─── ENTRIES
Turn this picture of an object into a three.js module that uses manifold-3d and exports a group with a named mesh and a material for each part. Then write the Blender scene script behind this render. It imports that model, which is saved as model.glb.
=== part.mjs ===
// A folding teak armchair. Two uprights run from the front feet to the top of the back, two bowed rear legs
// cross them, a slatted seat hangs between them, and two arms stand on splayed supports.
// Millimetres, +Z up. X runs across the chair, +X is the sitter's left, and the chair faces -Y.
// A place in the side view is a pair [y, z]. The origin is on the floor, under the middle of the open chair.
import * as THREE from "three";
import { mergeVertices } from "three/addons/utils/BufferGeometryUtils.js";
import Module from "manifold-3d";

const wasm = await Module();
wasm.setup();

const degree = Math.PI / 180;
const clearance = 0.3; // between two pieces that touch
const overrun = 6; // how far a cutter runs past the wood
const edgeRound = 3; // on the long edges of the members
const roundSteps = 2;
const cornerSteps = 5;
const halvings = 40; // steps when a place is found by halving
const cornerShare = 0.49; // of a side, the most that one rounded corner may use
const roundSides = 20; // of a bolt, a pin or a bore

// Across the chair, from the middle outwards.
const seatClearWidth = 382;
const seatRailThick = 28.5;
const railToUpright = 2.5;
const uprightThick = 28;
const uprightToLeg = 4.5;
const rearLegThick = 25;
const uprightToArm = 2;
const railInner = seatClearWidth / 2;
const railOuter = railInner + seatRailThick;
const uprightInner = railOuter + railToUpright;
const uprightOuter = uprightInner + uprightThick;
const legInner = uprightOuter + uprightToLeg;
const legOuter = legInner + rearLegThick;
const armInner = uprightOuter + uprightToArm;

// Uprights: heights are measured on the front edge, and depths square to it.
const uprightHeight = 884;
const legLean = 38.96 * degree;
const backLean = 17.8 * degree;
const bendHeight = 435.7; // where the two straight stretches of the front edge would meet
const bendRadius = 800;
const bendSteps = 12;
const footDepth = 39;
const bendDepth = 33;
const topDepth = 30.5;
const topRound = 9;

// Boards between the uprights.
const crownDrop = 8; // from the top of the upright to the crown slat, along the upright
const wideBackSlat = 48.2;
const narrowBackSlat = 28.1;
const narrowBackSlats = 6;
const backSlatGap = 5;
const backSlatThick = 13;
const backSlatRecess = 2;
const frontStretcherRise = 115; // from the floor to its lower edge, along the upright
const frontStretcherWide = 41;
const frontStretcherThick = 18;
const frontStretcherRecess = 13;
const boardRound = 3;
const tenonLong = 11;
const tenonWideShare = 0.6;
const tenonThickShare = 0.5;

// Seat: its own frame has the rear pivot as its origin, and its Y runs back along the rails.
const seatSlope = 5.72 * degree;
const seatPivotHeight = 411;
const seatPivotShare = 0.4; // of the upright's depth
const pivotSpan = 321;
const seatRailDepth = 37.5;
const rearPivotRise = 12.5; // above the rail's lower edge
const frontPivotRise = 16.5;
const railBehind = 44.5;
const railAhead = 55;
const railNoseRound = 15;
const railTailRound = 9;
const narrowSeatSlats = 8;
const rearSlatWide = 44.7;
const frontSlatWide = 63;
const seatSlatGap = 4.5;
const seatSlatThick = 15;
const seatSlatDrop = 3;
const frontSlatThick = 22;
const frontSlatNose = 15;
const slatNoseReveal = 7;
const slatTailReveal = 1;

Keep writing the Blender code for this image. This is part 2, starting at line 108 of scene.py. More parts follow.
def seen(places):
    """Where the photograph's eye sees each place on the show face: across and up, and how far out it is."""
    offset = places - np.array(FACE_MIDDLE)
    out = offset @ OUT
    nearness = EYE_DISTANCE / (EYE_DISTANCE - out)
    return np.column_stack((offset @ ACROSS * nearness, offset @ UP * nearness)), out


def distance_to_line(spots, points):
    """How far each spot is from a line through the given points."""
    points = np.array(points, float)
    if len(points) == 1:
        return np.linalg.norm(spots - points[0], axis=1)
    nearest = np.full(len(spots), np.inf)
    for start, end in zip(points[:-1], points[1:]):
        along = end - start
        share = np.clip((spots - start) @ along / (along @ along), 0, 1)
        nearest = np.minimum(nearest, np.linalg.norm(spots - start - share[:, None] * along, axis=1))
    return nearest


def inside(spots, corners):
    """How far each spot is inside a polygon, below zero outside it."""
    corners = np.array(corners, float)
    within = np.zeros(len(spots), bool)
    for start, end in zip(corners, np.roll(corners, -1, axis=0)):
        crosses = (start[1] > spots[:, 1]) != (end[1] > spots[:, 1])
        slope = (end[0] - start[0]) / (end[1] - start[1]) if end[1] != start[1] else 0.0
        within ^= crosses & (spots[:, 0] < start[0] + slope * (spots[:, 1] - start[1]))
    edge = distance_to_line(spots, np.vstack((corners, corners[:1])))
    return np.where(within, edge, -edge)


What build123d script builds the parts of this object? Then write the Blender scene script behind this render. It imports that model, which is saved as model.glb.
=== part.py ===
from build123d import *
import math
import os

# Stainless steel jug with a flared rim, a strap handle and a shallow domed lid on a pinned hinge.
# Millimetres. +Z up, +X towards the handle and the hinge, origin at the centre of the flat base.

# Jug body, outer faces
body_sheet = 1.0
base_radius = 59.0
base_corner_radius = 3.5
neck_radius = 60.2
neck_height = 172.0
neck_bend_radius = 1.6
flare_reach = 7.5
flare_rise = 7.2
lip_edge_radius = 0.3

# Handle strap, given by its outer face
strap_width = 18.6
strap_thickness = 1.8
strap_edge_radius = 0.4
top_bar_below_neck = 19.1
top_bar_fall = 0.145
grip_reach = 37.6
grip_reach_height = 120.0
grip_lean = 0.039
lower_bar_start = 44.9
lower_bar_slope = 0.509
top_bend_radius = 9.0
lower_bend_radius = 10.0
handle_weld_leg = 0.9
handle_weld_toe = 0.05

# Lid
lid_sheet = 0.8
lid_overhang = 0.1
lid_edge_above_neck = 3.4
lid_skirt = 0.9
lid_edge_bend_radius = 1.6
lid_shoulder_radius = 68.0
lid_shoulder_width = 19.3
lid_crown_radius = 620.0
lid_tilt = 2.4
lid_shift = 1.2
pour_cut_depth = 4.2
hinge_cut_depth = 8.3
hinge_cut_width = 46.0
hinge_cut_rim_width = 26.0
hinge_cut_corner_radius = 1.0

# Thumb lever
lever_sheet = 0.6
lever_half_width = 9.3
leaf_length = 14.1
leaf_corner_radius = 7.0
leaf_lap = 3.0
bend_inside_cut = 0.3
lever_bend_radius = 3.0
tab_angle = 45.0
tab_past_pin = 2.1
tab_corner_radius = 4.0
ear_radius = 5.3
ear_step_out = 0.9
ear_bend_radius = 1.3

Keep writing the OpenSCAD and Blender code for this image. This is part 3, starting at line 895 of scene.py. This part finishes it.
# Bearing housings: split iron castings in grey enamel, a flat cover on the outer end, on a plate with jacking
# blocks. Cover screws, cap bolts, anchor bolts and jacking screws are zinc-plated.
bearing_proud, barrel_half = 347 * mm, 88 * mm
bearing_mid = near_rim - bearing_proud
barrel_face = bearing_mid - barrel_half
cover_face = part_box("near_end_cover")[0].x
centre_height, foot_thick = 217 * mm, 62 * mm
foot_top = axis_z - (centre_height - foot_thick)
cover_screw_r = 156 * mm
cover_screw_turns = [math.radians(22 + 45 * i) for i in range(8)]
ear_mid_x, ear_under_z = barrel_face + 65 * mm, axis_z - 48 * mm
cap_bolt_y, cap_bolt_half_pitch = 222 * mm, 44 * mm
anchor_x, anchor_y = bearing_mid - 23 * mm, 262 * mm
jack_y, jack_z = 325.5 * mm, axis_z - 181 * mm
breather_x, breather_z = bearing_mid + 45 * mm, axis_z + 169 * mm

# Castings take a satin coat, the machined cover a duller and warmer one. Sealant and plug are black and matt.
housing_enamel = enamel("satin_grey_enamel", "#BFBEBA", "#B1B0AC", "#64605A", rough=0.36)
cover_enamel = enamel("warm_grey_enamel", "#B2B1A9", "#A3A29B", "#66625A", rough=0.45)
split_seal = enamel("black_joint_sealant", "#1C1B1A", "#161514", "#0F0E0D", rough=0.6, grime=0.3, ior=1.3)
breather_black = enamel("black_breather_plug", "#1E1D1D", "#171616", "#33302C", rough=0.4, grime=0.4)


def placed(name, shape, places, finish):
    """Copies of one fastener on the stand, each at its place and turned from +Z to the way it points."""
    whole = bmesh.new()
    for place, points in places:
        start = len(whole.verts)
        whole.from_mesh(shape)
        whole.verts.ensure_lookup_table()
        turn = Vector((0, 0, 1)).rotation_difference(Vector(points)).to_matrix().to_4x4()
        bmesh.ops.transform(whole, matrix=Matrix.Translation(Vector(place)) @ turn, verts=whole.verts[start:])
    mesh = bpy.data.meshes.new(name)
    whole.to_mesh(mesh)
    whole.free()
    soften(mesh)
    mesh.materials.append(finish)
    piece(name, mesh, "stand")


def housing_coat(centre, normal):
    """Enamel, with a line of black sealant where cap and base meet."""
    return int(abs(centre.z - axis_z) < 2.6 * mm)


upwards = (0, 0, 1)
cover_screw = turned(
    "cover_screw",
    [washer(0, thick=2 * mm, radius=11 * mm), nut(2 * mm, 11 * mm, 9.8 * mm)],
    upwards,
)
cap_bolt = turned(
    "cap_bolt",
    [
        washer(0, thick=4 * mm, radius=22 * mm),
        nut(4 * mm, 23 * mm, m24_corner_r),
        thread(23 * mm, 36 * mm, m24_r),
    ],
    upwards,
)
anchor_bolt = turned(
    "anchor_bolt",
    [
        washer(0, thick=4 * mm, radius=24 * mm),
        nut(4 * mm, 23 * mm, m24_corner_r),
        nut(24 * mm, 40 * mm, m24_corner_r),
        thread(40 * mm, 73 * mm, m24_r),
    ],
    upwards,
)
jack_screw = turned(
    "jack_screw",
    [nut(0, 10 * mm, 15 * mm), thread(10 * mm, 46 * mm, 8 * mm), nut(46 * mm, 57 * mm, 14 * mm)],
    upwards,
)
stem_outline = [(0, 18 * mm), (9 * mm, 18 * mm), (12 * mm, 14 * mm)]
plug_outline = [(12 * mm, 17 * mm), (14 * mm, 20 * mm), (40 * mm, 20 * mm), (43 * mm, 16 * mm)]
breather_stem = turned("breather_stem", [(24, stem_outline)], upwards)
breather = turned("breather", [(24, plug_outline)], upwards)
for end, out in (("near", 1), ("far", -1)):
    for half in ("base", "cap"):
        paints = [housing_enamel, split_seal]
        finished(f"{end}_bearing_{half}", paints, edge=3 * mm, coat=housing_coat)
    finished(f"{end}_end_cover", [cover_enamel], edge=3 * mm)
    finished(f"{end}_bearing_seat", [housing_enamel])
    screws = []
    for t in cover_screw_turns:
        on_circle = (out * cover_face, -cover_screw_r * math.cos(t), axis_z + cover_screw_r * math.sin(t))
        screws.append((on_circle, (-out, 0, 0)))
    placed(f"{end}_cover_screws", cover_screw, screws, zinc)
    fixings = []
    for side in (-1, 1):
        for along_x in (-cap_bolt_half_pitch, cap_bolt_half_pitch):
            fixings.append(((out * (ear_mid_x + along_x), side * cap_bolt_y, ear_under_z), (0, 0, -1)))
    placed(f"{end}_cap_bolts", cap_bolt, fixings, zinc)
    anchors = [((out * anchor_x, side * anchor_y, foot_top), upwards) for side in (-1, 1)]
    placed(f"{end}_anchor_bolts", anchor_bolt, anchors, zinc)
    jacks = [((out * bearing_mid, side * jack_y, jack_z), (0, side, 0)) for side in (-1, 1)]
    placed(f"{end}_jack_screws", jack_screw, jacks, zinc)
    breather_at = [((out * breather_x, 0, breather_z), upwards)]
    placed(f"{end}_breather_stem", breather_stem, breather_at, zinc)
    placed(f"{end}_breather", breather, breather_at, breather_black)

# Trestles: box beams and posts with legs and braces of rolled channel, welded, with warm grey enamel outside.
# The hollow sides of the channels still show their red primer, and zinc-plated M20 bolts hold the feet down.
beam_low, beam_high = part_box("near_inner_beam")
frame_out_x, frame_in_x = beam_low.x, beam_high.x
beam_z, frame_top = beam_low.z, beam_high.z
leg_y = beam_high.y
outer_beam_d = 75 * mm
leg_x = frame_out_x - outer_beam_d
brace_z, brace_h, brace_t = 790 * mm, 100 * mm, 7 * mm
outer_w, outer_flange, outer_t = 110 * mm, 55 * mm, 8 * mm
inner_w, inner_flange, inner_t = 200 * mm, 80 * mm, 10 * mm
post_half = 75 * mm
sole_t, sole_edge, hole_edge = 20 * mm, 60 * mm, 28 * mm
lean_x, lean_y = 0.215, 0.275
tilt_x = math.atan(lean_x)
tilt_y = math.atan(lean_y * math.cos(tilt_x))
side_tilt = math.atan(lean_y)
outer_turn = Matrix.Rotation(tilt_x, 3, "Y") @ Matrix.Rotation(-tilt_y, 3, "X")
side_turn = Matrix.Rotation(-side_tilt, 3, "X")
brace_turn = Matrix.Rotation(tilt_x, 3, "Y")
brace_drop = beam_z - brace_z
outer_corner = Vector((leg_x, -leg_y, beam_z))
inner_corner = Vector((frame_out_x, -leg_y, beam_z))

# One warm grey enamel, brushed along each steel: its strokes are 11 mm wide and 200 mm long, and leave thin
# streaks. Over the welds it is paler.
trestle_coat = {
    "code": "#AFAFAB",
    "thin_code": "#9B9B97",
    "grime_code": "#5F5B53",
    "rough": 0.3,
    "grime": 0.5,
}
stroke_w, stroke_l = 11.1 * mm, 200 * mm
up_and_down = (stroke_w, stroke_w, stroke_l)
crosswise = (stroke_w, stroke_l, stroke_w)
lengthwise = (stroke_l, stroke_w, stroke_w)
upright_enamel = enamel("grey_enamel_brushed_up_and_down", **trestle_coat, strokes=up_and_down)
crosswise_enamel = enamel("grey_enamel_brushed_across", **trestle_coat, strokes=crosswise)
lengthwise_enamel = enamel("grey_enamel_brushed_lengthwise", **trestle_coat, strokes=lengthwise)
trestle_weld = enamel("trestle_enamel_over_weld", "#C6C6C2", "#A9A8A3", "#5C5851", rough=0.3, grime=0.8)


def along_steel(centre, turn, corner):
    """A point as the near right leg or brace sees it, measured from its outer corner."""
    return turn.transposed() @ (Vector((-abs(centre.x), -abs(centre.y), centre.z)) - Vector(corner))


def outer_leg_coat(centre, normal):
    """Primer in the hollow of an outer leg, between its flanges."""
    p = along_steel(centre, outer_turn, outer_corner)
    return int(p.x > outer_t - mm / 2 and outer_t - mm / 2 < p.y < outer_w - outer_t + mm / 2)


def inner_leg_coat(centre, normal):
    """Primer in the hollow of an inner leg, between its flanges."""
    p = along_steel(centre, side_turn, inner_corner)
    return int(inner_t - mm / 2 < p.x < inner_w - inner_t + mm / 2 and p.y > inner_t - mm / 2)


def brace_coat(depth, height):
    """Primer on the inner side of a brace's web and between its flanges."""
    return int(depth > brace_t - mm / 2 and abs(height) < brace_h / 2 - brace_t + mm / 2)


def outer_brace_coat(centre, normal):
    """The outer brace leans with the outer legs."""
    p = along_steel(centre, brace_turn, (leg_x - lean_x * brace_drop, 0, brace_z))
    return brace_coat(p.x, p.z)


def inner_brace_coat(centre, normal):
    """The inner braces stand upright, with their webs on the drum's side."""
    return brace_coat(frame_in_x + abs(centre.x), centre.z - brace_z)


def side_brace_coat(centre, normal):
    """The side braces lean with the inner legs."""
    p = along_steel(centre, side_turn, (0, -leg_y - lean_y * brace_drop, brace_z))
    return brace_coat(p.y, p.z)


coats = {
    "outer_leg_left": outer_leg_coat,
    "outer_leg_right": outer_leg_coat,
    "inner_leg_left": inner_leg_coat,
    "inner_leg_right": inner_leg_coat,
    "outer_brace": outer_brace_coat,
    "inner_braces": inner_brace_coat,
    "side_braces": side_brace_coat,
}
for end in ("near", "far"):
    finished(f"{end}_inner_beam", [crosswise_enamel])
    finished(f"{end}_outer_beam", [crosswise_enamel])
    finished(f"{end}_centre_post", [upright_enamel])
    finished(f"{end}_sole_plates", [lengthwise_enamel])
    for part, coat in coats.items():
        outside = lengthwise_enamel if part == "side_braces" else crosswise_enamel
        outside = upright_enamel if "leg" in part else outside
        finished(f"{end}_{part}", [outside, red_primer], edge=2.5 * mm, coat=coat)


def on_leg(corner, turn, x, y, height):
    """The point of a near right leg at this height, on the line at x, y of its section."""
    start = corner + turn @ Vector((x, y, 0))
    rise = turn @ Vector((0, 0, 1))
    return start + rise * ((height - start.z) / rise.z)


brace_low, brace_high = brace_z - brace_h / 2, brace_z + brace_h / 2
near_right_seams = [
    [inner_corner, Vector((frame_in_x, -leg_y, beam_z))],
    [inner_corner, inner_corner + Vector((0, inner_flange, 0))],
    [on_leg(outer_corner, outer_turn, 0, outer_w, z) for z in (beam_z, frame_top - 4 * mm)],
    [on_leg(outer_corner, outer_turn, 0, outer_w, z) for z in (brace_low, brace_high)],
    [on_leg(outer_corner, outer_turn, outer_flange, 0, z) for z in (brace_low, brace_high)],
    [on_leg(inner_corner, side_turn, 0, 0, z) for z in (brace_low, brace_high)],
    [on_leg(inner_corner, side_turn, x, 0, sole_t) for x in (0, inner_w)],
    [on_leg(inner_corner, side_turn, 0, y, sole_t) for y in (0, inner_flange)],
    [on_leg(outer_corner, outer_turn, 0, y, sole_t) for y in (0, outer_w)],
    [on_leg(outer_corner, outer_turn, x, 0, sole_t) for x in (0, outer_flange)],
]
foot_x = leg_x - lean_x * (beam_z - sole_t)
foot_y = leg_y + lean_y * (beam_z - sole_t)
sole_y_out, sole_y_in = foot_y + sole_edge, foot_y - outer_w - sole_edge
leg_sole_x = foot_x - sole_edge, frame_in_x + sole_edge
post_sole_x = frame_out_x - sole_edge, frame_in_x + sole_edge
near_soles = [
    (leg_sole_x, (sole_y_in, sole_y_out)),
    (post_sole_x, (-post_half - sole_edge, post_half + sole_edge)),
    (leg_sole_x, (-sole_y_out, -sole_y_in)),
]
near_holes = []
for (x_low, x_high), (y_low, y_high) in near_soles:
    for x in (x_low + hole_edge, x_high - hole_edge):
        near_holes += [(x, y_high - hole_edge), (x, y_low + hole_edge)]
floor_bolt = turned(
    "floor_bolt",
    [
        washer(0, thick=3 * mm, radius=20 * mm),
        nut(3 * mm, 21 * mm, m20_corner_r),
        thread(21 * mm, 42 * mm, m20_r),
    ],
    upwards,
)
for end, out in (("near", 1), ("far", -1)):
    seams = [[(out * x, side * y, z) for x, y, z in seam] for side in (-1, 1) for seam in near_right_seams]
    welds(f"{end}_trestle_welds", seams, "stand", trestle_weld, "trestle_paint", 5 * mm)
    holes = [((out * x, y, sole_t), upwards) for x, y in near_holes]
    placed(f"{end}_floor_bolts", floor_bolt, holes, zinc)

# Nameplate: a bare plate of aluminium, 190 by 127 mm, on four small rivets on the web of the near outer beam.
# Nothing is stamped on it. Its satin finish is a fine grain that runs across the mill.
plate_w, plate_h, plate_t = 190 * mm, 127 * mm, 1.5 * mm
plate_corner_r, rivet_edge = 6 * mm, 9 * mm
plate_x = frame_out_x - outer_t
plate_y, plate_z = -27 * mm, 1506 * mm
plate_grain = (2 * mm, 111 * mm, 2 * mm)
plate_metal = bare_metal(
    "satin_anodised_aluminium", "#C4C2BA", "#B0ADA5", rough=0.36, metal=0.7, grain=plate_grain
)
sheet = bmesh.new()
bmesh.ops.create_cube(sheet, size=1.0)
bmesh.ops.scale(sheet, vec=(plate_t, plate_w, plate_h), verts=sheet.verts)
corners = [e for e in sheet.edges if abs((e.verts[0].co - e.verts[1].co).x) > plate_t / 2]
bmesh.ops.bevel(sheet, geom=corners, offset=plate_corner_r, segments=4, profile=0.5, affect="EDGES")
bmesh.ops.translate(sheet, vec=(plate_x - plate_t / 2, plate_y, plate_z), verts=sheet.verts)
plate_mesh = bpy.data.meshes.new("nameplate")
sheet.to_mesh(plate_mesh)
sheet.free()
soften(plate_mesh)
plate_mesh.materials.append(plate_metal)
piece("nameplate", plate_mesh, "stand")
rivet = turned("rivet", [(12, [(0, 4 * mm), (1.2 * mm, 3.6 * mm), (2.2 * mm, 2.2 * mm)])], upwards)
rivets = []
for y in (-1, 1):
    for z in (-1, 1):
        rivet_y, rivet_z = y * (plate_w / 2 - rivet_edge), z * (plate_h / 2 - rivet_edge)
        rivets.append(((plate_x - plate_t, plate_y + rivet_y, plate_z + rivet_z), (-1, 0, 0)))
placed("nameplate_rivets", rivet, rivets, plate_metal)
──────
→ **YOUR OBJECTIVE**
Exact reproduction is required: output the lines from the start of the entries above through the line with "const armInner = uprightOuter + uprightToArm;".

→ **TASK SOLUTION**
Turn this picture of an object into a three.js module that uses manifold-3d and exports a group with a named mesh and a material for each part. Then write the Blender scene script behind this render. It imports that model, which is saved as model.glb.
=== part.mjs ===
// A folding teak armchair. Two uprights run from the front feet to the top of the back, two bowed rear legs
// cross them, a slatted seat hangs between them, and two arms stand on splayed supports.
// Millimetres, +Z up. X runs across the chair, +X is the sitter's left, and the chair faces -Y.
// A place in the side view is a pair [y, z]. The origin is on the floor, under the middle of the open chair.
import * as THREE from "three";
import { mergeVertices } from "three/addons/utils/BufferGeometryUtils.js";
import Module from "manifold-3d";

const wasm = await Module();
wasm.setup();

const degree = Math.PI / 180;
const clearance = 0.3; // between two pieces that touch
const overrun = 6; // how far a cutter runs past the wood
const edgeRound = 3; // on the long edges of the members
const roundSteps = 2;
const cornerSteps = 5;
const halvings = 40; // steps when a place is found by halving
const cornerShare = 0.49; // of a side, the most that one rounded corner may use
const roundSides = 20; // of a bolt, a pin or a bore

// Across the chair, from the middle outwards.
const seatClearWidth = 382;
const seatRailThick = 28.5;
const railToUpright = 2.5;
const uprightThick = 28;
const uprightToLeg = 4.5;
const rearLegThick = 25;
const uprightToArm = 2;
const railInner = seatClearWidth / 2;
const railOuter = railInner + seatRailThick;
const uprightInner = railOuter + railToUpright;
const uprightOuter = uprightInner + uprightThick;
const legInner = uprightOuter + uprightToLeg;
const legOuter = legInner + rearLegThick;
const armInner = uprightOuter + uprightToArm;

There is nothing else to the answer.